Josh Evans: trumpet (1-3)

Sullivan Fortner: piano (4, 7, 9, 11)

Produced by Chris Dunn & Jazzmeia Horn

Engineer: Chris Allen

Assitant Engineer: Grant Valentine

Mixing: Seth Presant

Mastering: Paul Blakemore

Photography: Emmanuel Afolabi

Art Direction: Christopher Leckie

Review:

Jazzmeia Horn is a supremely gifted jazz singer with a bright, resonant voice that she applies ably to soulful standards and vocalese numbers alike. It’s a style that helped her win the 2015 Thelonious Monk International Vocal Jazz Competition, and which earned her a Grammy nomination for her 2017 debut, A Social Call.
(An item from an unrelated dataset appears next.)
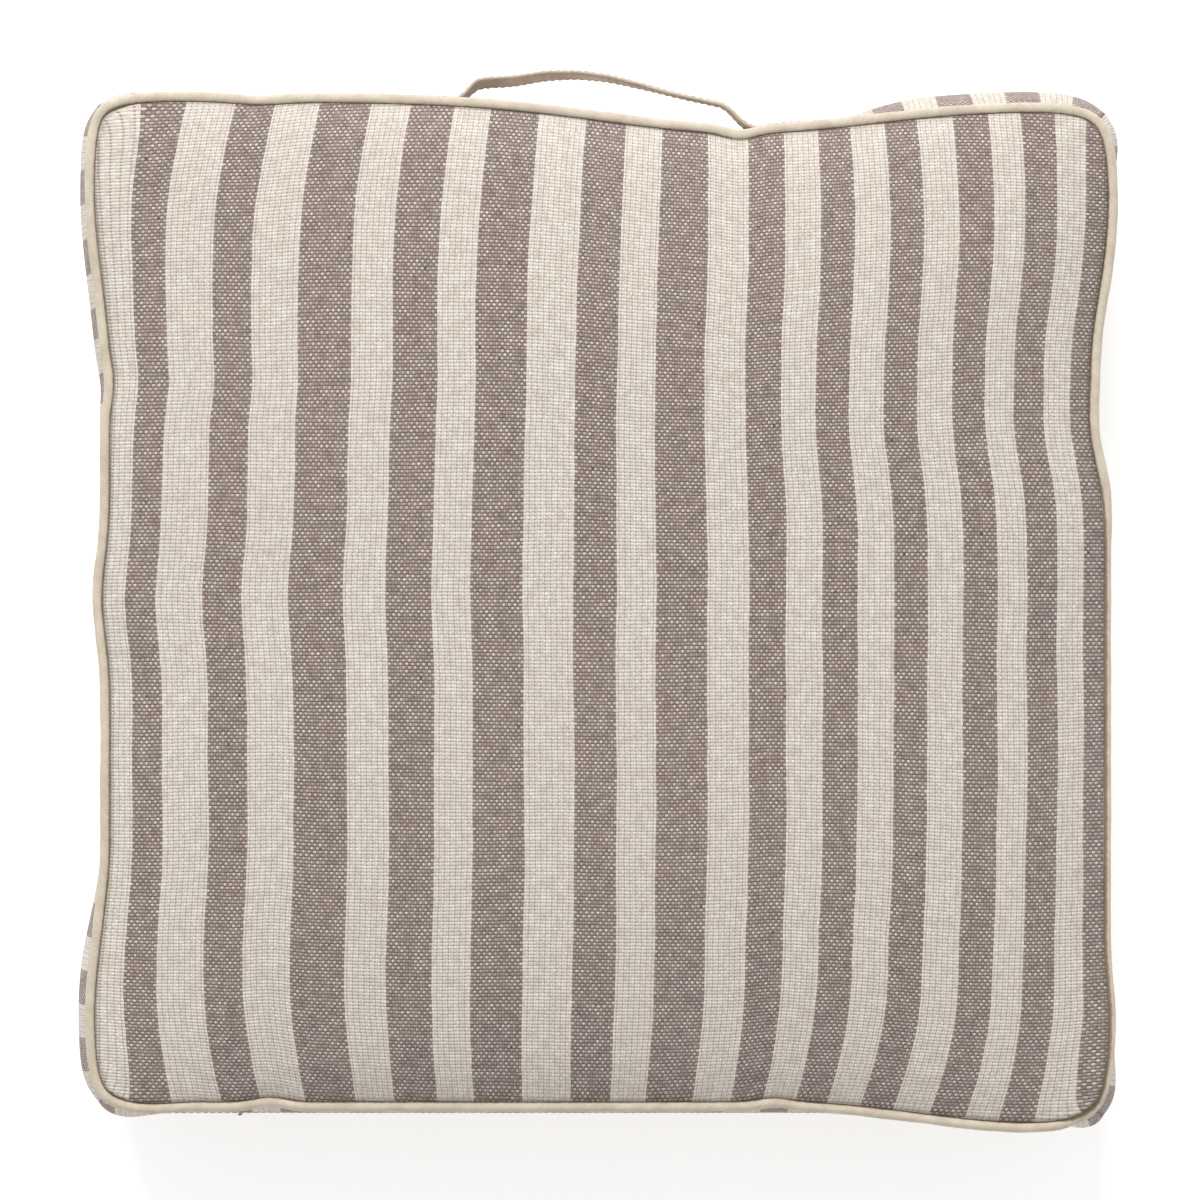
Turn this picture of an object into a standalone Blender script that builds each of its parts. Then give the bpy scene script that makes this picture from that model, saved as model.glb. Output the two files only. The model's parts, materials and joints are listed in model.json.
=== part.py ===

It’s also a style that she further showcases to fine effect on her earthy sophomore album, 2019’s Love & Liberation. Once again joining her are longtime associates pianist Victor Gould, bassist Ben Williams, drummer/vocalist Jamison Ross, saxophonist Stacy Dillard, and trumpeter Josh Evans. All of these musicians are virtuosos in their own right, and bring a richly ebullient improvisational energy to Horn’s album. Opening with the buoyant, Betty Carter-esque “Free Your Mind,” Love & Liberation has an organic quality that brings to mind the kind of jazz albums that emerged in the 1970s when artists were accenting their hard-swinging post-bop with soul and R&B influences. Reinforcing this aesthetic are Horn’s cover choices including the bluesy Hubert Laws and Jon Hendricks song “No More” as well as her sensuously atmospheric reworking of Erykah Badu’s “Green Eyes.” Equally compelling is Horn’s sultry duet with Ross on the George Duke and Rachelle Ferrell ballad “Reflections of My Heart.” Horn also brings a distinctly empowered female perspective to Love & Liberation, drawing playfully upon her experience raising two daughters on “When I Say,” and turning the male gaze on its head with the unrequited ballad “Legs and Arms.” Elsewhere, Horn displays her knack for crafting highly memorable originals as on the bright swinger “Out the Window” and the equally propulsive “Searchin’,” which spotlights her dynamic vocalese improvisational skills. Similarly, she dives into the cheeky blues of “Still Tryin'” and continues to prove her straight-ahead jazz chops with an urbane reading of the standard “I Thought About You.”